§ Task description:
Where the data below has the string "pose", return the whole line.

───── Entries supplied ─────

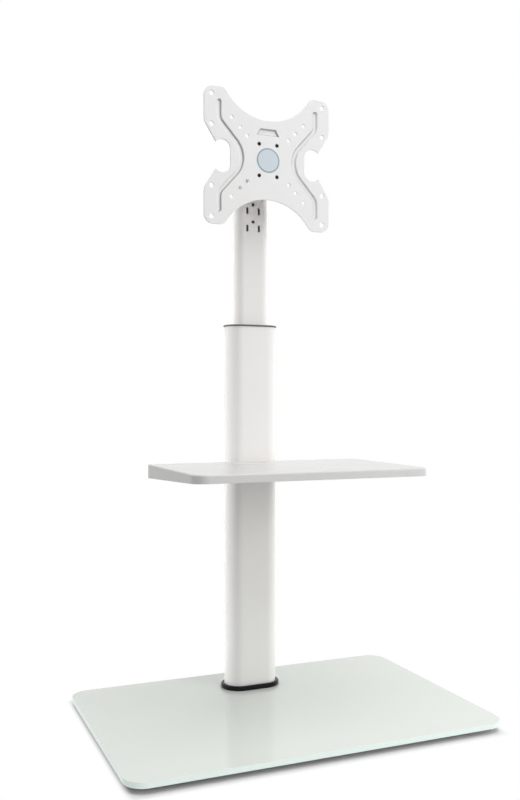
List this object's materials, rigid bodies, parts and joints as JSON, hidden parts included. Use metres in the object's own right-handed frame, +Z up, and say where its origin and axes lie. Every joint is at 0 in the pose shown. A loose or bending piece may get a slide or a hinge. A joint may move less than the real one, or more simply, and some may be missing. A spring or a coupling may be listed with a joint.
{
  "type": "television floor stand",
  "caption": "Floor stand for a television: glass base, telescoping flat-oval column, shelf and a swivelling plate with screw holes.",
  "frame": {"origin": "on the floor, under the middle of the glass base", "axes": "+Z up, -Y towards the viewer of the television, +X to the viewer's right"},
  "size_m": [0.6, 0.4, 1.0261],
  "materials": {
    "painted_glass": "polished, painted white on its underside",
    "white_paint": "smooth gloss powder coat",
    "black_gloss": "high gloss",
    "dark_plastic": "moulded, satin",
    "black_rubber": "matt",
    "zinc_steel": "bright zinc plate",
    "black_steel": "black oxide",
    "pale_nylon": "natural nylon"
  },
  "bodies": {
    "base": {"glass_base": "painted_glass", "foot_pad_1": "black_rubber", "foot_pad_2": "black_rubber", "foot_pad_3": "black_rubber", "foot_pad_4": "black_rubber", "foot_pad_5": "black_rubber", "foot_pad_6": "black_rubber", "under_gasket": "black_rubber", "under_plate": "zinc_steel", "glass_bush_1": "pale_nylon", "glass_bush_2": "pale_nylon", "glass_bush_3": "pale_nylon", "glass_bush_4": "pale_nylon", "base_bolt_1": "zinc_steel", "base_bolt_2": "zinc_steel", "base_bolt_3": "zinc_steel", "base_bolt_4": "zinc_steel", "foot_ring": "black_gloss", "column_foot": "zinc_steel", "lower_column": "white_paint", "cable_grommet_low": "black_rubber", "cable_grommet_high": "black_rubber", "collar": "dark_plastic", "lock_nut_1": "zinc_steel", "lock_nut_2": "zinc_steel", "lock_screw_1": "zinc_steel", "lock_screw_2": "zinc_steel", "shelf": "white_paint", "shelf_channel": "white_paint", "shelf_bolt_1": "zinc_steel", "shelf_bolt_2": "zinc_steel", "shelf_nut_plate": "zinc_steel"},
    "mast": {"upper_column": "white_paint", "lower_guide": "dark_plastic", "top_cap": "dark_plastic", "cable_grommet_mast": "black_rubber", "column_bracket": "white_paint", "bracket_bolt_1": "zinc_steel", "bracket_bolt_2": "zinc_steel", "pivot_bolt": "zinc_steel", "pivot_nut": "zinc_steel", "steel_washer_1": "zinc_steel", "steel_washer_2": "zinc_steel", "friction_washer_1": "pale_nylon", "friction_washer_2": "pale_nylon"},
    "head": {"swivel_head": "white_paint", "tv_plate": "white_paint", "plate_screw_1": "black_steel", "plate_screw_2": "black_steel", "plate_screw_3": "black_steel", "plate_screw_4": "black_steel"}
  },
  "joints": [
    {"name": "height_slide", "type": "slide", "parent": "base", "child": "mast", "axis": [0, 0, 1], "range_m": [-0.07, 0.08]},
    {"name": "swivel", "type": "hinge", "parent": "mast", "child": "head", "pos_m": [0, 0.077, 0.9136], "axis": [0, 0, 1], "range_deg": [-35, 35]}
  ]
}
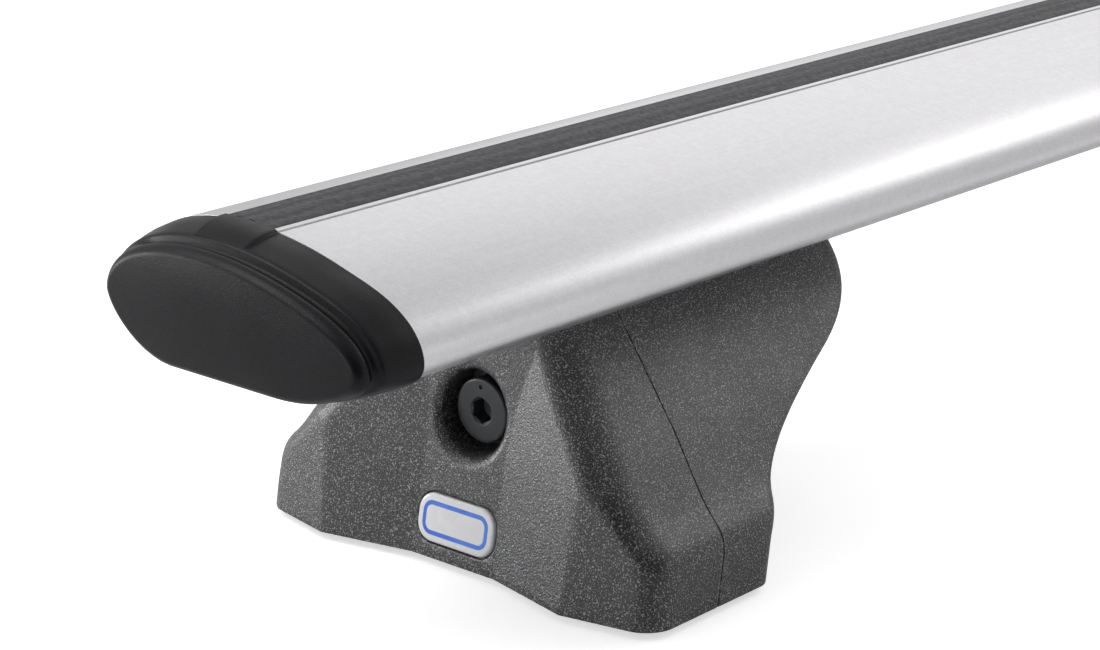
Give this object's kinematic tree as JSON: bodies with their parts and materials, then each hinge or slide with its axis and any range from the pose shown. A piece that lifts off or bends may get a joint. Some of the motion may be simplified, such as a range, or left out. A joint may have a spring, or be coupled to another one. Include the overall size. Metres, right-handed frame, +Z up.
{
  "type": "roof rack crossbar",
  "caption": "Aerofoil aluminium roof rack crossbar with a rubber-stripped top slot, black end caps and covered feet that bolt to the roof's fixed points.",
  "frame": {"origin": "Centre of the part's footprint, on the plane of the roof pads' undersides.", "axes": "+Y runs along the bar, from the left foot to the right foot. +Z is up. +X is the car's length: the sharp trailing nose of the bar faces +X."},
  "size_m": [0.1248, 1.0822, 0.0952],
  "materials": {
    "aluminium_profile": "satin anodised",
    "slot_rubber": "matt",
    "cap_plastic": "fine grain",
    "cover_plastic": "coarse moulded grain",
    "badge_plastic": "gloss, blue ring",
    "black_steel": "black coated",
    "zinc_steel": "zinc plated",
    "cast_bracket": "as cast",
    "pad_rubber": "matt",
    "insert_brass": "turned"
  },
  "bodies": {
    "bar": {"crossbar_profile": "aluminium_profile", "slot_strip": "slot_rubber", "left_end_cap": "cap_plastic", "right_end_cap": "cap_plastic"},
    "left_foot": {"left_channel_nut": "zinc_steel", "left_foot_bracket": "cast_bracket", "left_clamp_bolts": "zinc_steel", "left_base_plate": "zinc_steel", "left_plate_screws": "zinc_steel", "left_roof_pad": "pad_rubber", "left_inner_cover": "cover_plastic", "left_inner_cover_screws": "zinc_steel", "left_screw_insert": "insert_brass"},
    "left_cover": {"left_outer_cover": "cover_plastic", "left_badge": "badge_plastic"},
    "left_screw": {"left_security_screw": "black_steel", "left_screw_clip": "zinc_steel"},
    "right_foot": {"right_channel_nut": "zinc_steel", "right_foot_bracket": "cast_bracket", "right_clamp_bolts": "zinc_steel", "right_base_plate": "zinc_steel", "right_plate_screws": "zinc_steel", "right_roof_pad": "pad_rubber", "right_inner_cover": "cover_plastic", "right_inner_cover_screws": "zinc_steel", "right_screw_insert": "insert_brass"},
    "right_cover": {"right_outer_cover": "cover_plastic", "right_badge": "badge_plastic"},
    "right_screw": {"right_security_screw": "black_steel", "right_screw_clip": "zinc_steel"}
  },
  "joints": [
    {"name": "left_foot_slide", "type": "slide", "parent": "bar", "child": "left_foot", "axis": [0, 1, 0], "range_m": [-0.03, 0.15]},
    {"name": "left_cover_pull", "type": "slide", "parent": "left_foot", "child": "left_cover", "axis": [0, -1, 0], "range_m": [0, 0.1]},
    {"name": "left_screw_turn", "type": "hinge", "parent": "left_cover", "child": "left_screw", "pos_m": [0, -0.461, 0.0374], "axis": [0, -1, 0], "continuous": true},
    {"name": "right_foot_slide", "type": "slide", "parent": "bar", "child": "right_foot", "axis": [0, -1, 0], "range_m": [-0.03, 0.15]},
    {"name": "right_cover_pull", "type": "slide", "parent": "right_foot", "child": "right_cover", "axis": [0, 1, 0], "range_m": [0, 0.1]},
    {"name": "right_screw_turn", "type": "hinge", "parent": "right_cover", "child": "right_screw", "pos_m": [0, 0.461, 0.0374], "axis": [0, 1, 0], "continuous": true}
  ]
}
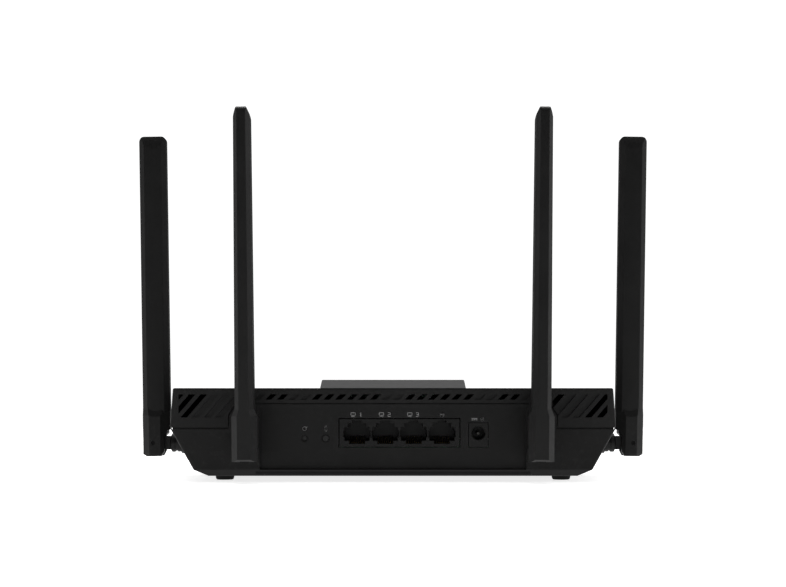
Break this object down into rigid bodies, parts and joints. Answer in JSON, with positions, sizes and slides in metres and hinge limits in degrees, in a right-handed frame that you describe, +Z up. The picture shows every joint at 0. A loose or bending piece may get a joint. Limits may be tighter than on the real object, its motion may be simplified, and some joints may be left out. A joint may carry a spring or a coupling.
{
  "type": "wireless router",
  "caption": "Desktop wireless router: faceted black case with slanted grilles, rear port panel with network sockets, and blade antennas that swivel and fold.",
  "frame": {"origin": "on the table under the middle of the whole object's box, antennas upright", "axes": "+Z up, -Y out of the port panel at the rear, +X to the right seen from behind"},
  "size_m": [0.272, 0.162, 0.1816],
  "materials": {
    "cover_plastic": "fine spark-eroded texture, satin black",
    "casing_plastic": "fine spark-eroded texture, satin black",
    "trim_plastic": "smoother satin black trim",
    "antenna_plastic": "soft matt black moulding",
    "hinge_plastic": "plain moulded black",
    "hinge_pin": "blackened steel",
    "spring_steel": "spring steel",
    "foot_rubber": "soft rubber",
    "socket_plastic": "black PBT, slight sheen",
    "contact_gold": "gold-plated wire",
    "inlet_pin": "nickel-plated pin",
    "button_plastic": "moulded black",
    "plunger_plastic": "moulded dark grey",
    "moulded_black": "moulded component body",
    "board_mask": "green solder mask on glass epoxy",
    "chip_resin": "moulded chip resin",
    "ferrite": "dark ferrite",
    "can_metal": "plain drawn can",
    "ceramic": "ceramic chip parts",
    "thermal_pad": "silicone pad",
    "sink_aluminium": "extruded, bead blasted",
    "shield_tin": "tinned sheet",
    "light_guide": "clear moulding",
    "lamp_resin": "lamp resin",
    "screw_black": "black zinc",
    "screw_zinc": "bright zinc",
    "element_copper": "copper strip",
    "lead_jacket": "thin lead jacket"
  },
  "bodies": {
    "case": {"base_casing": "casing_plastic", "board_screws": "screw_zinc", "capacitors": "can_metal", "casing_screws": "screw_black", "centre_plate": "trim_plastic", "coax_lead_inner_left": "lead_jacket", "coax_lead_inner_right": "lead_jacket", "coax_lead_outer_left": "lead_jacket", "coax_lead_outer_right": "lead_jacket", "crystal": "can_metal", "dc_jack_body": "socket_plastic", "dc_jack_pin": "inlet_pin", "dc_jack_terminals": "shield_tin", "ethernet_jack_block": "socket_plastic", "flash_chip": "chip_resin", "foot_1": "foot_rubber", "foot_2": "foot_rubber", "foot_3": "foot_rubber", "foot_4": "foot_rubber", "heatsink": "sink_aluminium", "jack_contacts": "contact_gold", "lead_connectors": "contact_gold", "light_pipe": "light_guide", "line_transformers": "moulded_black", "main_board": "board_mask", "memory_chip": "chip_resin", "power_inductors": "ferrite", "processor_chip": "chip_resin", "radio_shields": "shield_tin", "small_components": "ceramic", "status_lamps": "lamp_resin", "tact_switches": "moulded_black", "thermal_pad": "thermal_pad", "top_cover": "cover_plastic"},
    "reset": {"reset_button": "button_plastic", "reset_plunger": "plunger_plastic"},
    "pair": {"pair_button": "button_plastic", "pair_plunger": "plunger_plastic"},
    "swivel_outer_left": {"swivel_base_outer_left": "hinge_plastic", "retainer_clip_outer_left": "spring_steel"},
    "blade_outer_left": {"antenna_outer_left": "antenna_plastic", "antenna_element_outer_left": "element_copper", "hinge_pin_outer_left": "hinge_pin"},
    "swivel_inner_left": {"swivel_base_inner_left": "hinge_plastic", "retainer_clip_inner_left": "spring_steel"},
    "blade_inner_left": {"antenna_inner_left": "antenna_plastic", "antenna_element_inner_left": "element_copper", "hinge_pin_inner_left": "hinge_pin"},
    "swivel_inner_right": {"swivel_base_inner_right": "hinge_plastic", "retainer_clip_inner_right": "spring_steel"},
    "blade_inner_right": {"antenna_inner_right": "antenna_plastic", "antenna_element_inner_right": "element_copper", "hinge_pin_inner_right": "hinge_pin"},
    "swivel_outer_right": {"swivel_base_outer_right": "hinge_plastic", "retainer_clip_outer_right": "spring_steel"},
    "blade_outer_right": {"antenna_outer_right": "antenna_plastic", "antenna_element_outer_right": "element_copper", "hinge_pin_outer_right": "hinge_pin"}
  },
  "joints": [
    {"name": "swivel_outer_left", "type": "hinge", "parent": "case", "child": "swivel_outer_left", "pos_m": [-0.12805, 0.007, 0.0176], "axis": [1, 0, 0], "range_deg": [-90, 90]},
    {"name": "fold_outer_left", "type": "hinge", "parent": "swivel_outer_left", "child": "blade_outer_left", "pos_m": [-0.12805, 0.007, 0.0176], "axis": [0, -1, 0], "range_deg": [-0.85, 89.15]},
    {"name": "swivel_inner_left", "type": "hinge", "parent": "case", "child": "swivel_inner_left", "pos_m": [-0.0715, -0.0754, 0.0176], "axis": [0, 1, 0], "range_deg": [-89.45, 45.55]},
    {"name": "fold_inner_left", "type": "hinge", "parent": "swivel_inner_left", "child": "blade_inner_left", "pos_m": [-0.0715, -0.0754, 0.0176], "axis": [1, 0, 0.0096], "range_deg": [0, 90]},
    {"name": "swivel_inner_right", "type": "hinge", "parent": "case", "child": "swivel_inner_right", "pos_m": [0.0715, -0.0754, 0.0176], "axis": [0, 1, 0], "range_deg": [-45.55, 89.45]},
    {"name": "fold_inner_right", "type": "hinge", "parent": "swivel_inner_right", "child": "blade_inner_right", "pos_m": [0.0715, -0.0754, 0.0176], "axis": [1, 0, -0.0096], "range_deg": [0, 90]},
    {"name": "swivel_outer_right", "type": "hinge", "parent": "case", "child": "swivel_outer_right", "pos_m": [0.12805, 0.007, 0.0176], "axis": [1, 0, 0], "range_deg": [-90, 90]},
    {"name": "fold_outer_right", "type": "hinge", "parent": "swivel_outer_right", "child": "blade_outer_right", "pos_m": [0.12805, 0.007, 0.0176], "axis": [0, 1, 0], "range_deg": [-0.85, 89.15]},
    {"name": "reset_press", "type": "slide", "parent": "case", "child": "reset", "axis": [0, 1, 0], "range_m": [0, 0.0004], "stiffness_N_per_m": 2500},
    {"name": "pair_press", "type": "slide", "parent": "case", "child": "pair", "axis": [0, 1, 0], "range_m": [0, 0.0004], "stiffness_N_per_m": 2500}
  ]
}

─────

§ Reply to the exercise:
List this object's materials, rigid bodies, parts and joints as JSON, hidden parts included. Use metres in the object's own right-handed frame, +Z up, and say where its origin and axes lie. Every joint is at 0 in the pose shown. A loose or bending piece may get a slide or a hinge. A joint may move less than the real one, or more simply, and some may be missing. A spring or a coupling may be listed with a joint.
Give this object's kinematic tree as JSON: bodies with their parts and materials, then each hinge or slide with its axis and any range from the pose shown. A piece that lifts off or bends may get a joint. Some of the motion may be simplified, such as a range, or left out. A joint may have a spring, or be coupled to another one. Include the overall size. Metres, right-handed frame, +Z up.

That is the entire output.